_Stored rows_
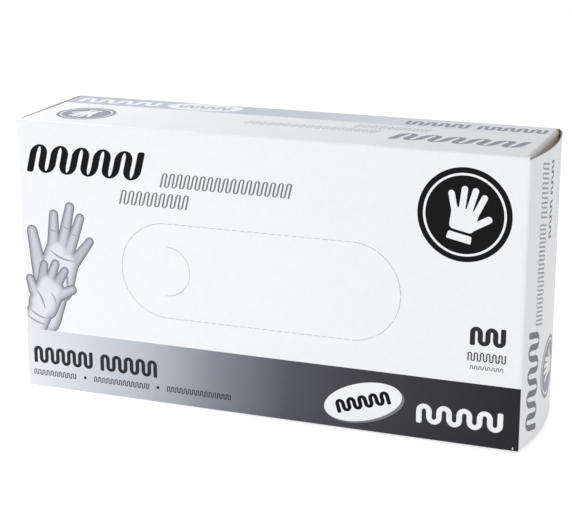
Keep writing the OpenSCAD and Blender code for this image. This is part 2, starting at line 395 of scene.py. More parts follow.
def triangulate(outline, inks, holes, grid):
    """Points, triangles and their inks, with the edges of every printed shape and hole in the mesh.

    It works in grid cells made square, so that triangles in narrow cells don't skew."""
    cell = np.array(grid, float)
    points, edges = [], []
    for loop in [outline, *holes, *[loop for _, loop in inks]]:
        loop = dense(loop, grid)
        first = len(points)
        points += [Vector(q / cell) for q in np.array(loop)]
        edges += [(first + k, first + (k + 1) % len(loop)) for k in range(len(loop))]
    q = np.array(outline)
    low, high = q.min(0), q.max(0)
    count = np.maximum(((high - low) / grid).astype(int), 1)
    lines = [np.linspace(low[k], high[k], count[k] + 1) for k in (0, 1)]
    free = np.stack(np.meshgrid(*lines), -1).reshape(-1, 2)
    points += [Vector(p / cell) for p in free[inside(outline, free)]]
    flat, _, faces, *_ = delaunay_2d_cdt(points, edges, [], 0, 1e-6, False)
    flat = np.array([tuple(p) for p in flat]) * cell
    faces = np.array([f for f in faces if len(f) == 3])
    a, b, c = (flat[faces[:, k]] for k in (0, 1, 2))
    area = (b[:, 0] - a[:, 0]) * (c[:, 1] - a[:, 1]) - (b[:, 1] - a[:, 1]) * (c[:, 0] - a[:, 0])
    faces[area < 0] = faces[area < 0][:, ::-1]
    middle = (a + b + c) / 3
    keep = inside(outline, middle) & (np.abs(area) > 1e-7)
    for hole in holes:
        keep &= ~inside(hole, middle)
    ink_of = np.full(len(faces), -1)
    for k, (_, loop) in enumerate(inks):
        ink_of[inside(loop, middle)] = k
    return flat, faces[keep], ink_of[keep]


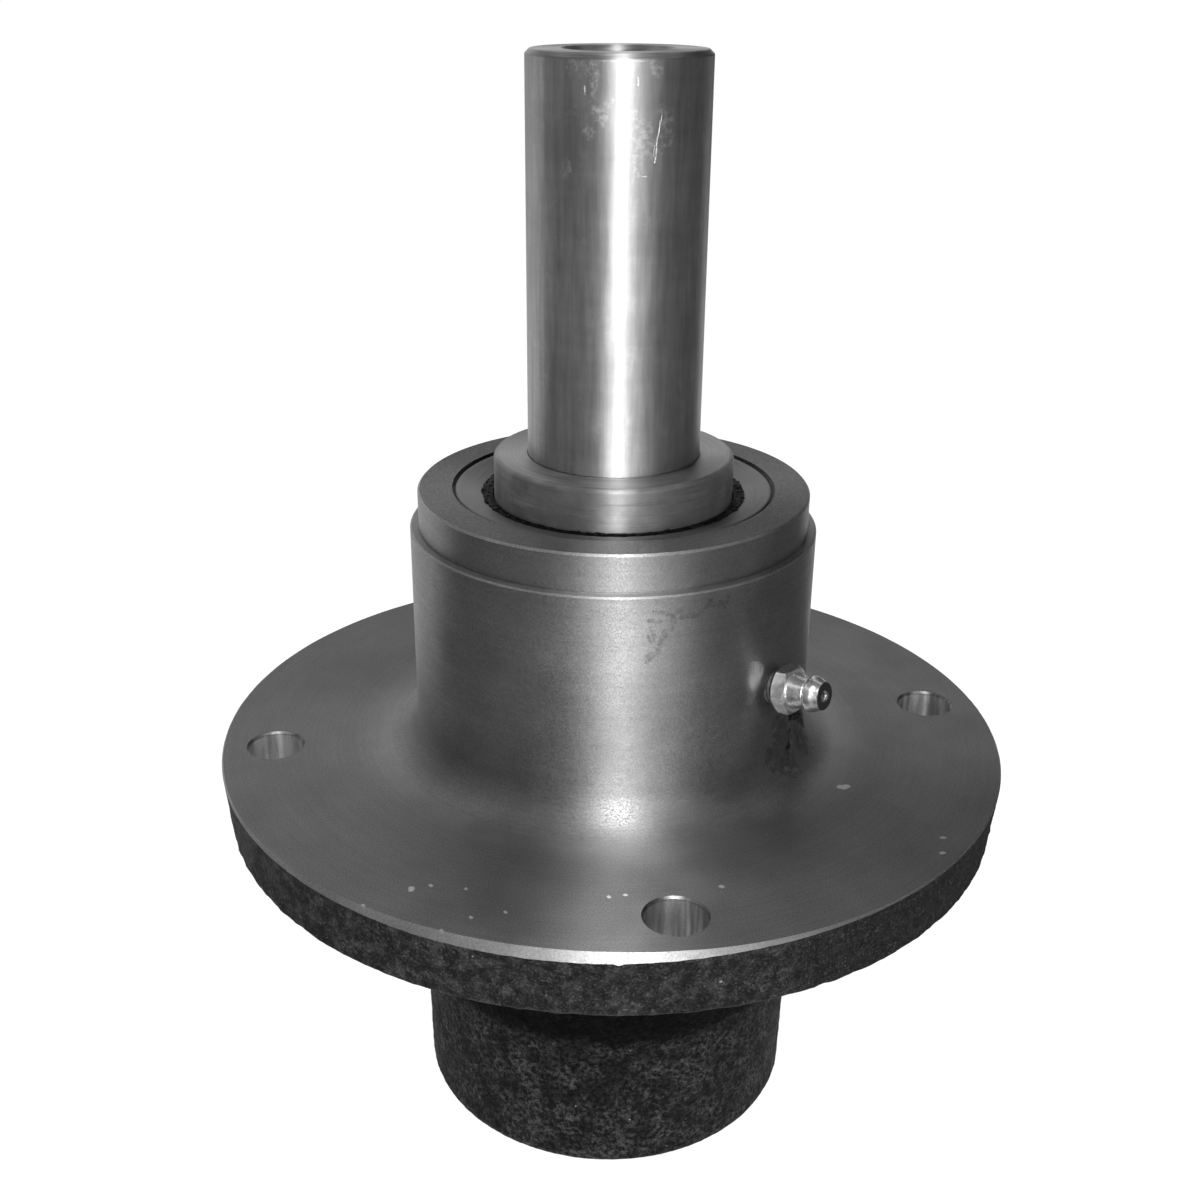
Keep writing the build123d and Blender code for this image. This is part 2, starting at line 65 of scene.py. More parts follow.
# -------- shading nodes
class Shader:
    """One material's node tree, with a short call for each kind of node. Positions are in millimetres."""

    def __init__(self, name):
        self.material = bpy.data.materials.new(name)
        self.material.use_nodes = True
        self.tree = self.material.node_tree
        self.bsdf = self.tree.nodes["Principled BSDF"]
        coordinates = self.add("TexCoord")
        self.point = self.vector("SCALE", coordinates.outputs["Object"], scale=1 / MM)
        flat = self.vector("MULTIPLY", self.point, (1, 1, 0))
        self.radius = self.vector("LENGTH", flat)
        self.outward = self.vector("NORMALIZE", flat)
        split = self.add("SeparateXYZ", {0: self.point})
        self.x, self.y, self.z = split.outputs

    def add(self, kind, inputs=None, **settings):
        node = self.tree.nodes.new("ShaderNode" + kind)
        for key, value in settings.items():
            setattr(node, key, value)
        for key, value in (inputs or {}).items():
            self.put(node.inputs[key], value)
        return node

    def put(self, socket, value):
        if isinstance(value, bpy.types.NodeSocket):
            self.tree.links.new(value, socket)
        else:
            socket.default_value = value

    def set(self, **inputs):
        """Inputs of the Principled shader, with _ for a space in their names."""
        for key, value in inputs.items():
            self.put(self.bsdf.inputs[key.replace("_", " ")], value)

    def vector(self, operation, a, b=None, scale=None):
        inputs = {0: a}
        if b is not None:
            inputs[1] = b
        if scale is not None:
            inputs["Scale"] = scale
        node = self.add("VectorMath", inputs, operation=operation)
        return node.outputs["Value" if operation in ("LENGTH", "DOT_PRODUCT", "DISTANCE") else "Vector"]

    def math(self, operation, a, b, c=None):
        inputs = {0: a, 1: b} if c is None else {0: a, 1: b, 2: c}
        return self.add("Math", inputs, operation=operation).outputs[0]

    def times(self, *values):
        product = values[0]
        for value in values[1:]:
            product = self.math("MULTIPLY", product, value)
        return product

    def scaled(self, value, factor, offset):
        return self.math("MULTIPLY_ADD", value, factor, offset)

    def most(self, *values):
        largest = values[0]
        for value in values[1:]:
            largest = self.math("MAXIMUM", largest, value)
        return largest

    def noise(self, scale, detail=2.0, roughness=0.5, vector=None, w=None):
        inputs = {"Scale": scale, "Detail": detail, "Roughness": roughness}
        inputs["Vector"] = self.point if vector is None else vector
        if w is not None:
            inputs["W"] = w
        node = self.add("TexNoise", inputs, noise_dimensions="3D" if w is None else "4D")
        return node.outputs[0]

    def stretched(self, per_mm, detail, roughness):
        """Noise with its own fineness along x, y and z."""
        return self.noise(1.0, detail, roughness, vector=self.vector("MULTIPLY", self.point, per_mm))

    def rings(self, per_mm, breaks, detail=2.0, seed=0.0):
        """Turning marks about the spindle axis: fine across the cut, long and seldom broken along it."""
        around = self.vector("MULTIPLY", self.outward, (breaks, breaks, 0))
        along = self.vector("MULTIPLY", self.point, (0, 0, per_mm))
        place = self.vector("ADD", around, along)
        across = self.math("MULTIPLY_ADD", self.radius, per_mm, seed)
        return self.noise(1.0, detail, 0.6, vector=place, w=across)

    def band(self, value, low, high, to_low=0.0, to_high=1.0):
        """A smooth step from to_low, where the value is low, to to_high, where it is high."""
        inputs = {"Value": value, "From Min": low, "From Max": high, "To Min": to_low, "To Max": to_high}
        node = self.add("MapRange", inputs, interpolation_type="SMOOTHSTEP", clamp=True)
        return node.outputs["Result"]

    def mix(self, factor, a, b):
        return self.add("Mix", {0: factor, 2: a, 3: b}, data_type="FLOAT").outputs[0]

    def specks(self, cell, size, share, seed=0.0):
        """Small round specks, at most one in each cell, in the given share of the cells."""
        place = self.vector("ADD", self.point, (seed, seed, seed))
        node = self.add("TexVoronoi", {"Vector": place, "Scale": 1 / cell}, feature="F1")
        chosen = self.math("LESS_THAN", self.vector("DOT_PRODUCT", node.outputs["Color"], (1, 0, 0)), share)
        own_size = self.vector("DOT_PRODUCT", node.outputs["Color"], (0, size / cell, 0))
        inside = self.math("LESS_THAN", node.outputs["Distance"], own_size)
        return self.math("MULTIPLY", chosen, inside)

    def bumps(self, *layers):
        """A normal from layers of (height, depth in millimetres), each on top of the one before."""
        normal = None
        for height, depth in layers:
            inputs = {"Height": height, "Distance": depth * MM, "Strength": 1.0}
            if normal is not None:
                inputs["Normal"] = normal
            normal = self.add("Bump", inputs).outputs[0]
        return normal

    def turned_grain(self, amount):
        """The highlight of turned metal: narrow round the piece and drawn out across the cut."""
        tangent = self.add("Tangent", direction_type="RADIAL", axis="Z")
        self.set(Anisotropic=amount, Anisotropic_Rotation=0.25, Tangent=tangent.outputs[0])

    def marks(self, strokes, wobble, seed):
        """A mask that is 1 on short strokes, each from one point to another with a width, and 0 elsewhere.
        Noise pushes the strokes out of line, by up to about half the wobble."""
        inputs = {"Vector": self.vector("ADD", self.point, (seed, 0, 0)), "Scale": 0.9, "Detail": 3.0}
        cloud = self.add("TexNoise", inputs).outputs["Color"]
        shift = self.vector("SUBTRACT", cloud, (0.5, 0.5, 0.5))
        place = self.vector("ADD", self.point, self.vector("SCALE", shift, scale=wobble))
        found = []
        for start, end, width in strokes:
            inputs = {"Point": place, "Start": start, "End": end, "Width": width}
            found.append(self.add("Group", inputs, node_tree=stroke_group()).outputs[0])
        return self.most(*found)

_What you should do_
Output all of the data again. Match it exactly.

_Written response_
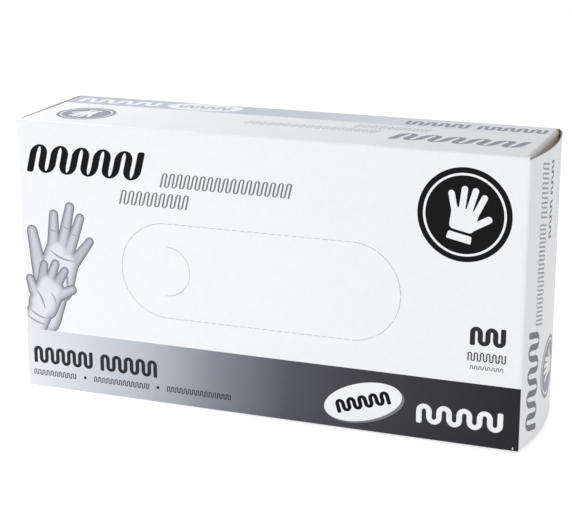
Keep writing the OpenSCAD and Blender code for this image. This is part 2, starting at line 395 of scene.py. More parts follow.
def triangulate(outline, inks, holes, grid):
    """Points, triangles and their inks, with the edges of every printed shape and hole in the mesh.

    It works in grid cells made square, so that triangles in narrow cells don't skew."""
    cell = np.array(grid, float)
    points, edges = [], []
    for loop in [outline, *holes, *[loop for _, loop in inks]]:
        loop = dense(loop, grid)
        first = len(points)
        points += [Vector(q / cell) for q in np.array(loop)]
        edges += [(first + k, first + (k + 1) % len(loop)) for k in range(len(loop))]
    q = np.array(outline)
    low, high = q.min(0), q.max(0)
    count = np.maximum(((high - low) / grid).astype(int), 1)
    lines = [np.linspace(low[k], high[k], count[k] + 1) for k in (0, 1)]
    free = np.stack(np.meshgrid(*lines), -1).reshape(-1, 2)
    points += [Vector(p / cell) for p in free[inside(outline, free)]]
    flat, _, faces, *_ = delaunay_2d_cdt(points, edges, [], 0, 1e-6, False)
    flat = np.array([tuple(p) for p in flat]) * cell
    faces = np.array([f for f in faces if len(f) == 3])
    a, b, c = (flat[faces[:, k]] for k in (0, 1, 2))
    area = (b[:, 0] - a[:, 0]) * (c[:, 1] - a[:, 1]) - (b[:, 1] - a[:, 1]) * (c[:, 0] - a[:, 0])
    faces[area < 0] = faces[area < 0][:, ::-1]
    middle = (a + b + c) / 3
    keep = inside(outline, middle) & (np.abs(area) > 1e-7)
    for hole in holes:
        keep &= ~inside(hole, middle)
    ink_of = np.full(len(faces), -1)
    for k, (_, loop) in enumerate(inks):
        ink_of[inside(loop, middle)] = k
    return flat, faces[keep], ink_of[keep]


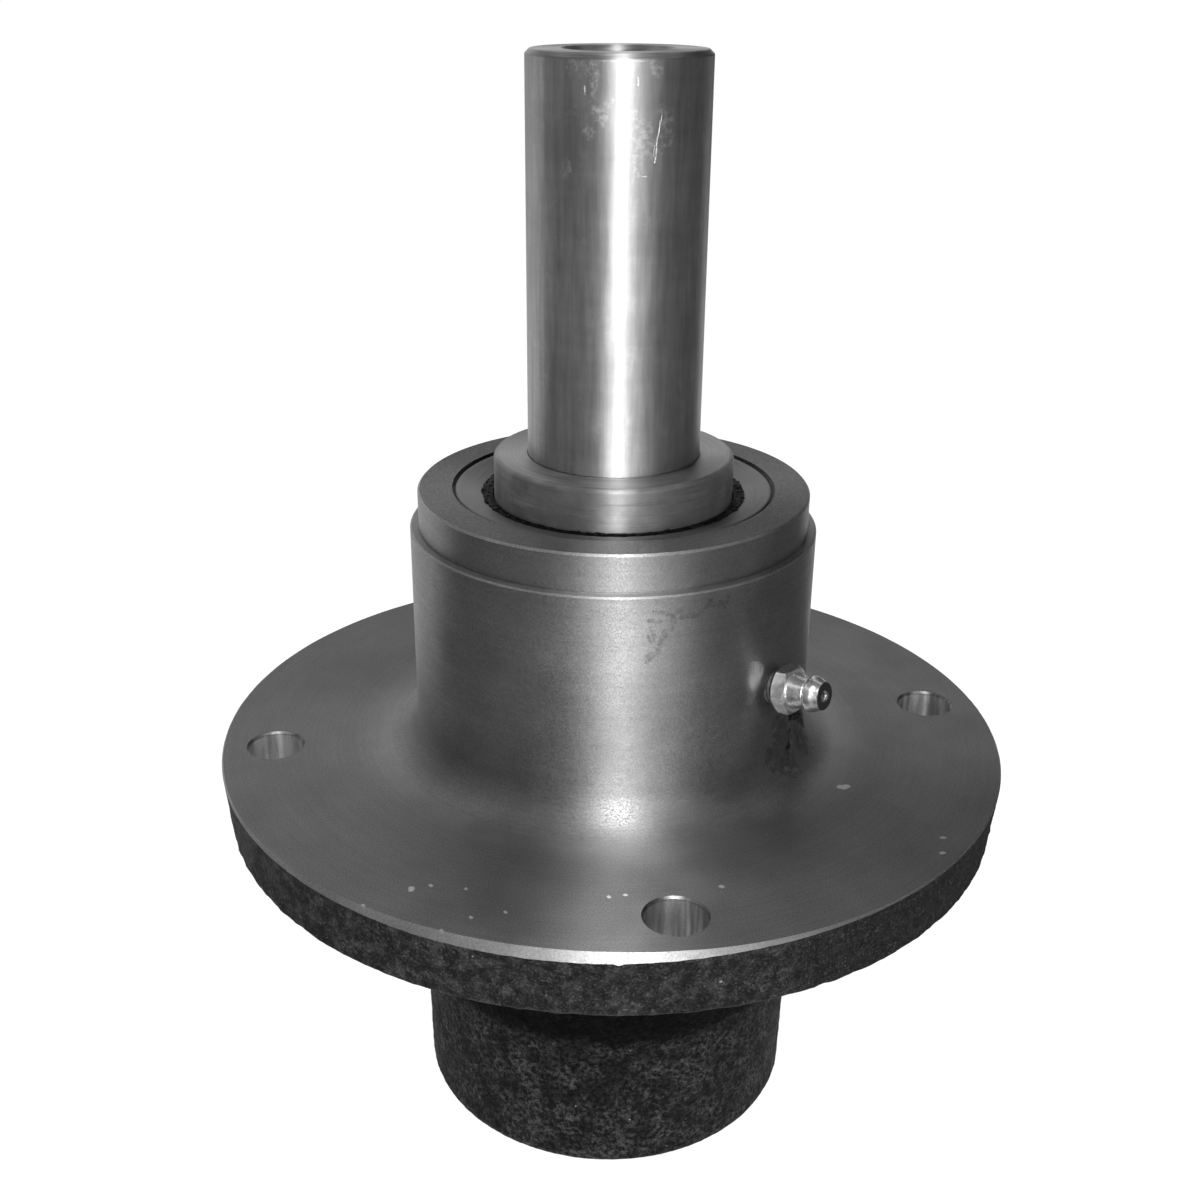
Keep writing the build123d and Blender code for this image. This is part 2, starting at line 65 of scene.py. More parts follow.
# -------- shading nodes
class Shader:
    """One material's node tree, with a short call for each kind of node. Positions are in millimetres."""

    def __init__(self, name):
        self.material = bpy.data.materials.new(name)
        self.material.use_nodes = True
        self.tree = self.material.node_tree
        self.bsdf = self.tree.nodes["Principled BSDF"]
        coordinates = self.add("TexCoord")
        self.point = self.vector("SCALE", coordinates.outputs["Object"], scale=1 / MM)
        flat = self.vector("MULTIPLY", self.point, (1, 1, 0))
        self.radius = self.vector("LENGTH", flat)
        self.outward = self.vector("NORMALIZE", flat)
        split = self.add("SeparateXYZ", {0: self.point})
        self.x, self.y, self.z = split.outputs

    def add(self, kind, inputs=None, **settings):
        node = self.tree.nodes.new("ShaderNode" + kind)
        for key, value in settings.items():
            setattr(node, key, value)
        for key, value in (inputs or {}).items():
            self.put(node.inputs[key], value)
        return node

    def put(self, socket, value):
        if isinstance(value, bpy.types.NodeSocket):
            self.tree.links.new(value, socket)
        else:
            socket.default_value = value

    def set(self, **inputs):
        """Inputs of the Principled shader, with _ for a space in their names."""
        for key, value in inputs.items():
            self.put(self.bsdf.inputs[key.replace("_", " ")], value)

    def vector(self, operation, a, b=None, scale=None):
        inputs = {0: a}
        if b is not None:
            inputs[1] = b
        if scale is not None:
            inputs["Scale"] = scale
        node = self.add("VectorMath", inputs, operation=operation)
        return node.outputs["Value" if operation in ("LENGTH", "DOT_PRODUCT", "DISTANCE") else "Vector"]

    def math(self, operation, a, b, c=None):
        inputs = {0: a, 1: b} if c is None else {0: a, 1: b, 2: c}
        return self.add("Math", inputs, operation=operation).outputs[0]

    def times(self, *values):
        product = values[0]
        for value in values[1:]:
            product = self.math("MULTIPLY", product, value)
        return product

    def scaled(self, value, factor, offset):
        return self.math("MULTIPLY_ADD", value, factor, offset)

    def most(self, *values):
        largest = values[0]
        for value in values[1:]:
            largest = self.math("MAXIMUM", largest, value)
        return largest

    def noise(self, scale, detail=2.0, roughness=0.5, vector=None, w=None):
        inputs = {"Scale": scale, "Detail": detail, "Roughness": roughness}
        inputs["Vector"] = self.point if vector is None else vector
        if w is not None:
            inputs["W"] = w
        node = self.add("TexNoise", inputs, noise_dimensions="3D" if w is None else "4D")
        return node.outputs[0]

    def stretched(self, per_mm, detail, roughness):
        """Noise with its own fineness along x, y and z."""
        return self.noise(1.0, detail, roughness, vector=self.vector("MULTIPLY", self.point, per_mm))

    def rings(self, per_mm, breaks, detail=2.0, seed=0.0):
        """Turning marks about the spindle axis: fine across the cut, long and seldom broken along it."""
        around = self.vector("MULTIPLY", self.outward, (breaks, breaks, 0))
        along = self.vector("MULTIPLY", self.point, (0, 0, per_mm))
        place = self.vector("ADD", around, along)
        across = self.math("MULTIPLY_ADD", self.radius, per_mm, seed)
        return self.noise(1.0, detail, 0.6, vector=place, w=across)

    def band(self, value, low, high, to_low=0.0, to_high=1.0):
        """A smooth step from to_low, where the value is low, to to_high, where it is high."""
        inputs = {"Value": value, "From Min": low, "From Max": high, "To Min": to_low, "To Max": to_high}
        node = self.add("MapRange", inputs, interpolation_type="SMOOTHSTEP", clamp=True)
        return node.outputs["Result"]

    def mix(self, factor, a, b):
        return self.add("Mix", {0: factor, 2: a, 3: b}, data_type="FLOAT").outputs[0]

    def specks(self, cell, size, share, seed=0.0):
        """Small round specks, at most one in each cell, in the given share of the cells."""
        place = self.vector("ADD", self.point, (seed, seed, seed))
        node = self.add("TexVoronoi", {"Vector": place, "Scale": 1 / cell}, feature="F1")
        chosen = self.math("LESS_THAN", self.vector("DOT_PRODUCT", node.outputs["Color"], (1, 0, 0)), share)
        own_size = self.vector("DOT_PRODUCT", node.outputs["Color"], (0, size / cell, 0))
        inside = self.math("LESS_THAN", node.outputs["Distance"], own_size)
        return self.math("MULTIPLY", chosen, inside)

    def bumps(self, *layers):
        """A normal from layers of (height, depth in millimetres), each on top of the one before."""
        normal = None
        for height, depth in layers:
            inputs = {"Height": height, "Distance": depth * MM, "Strength": 1.0}
            if normal is not None:
                inputs["Normal"] = normal
            normal = self.add("Bump", inputs).outputs[0]
        return normal

    def turned_grain(self, amount):
        """The highlight of turned metal: narrow round the piece and drawn out across the cut."""
        tangent = self.add("Tangent", direction_type="RADIAL", axis="Z")
        self.set(Anisotropic=amount, Anisotropic_Rotation=0.25, Tangent=tangent.outputs[0])

    def marks(self, strokes, wobble, seed):
        """A mask that is 1 on short strokes, each from one point to another with a width, and 0 elsewhere.
        Noise pushes the strokes out of line, by up to about half the wobble."""
        inputs = {"Vector": self.vector("ADD", self.point, (seed, 0, 0)), "Scale": 0.9, "Detail": 3.0}
        cloud = self.add("TexNoise", inputs).outputs["Color"]
        shift = self.vector("SUBTRACT", cloud, (0.5, 0.5, 0.5))
        place = self.vector("ADD", self.point, self.vector("SCALE", shift, scale=wobble))
        found = []
        for start, end, width in strokes:
            inputs = {"Point": place, "Start": start, "End": end, "Width": width}
            found.append(self.add("Group", inputs, node_tree=stroke_group()).outputs[0])
        return self.most(*found)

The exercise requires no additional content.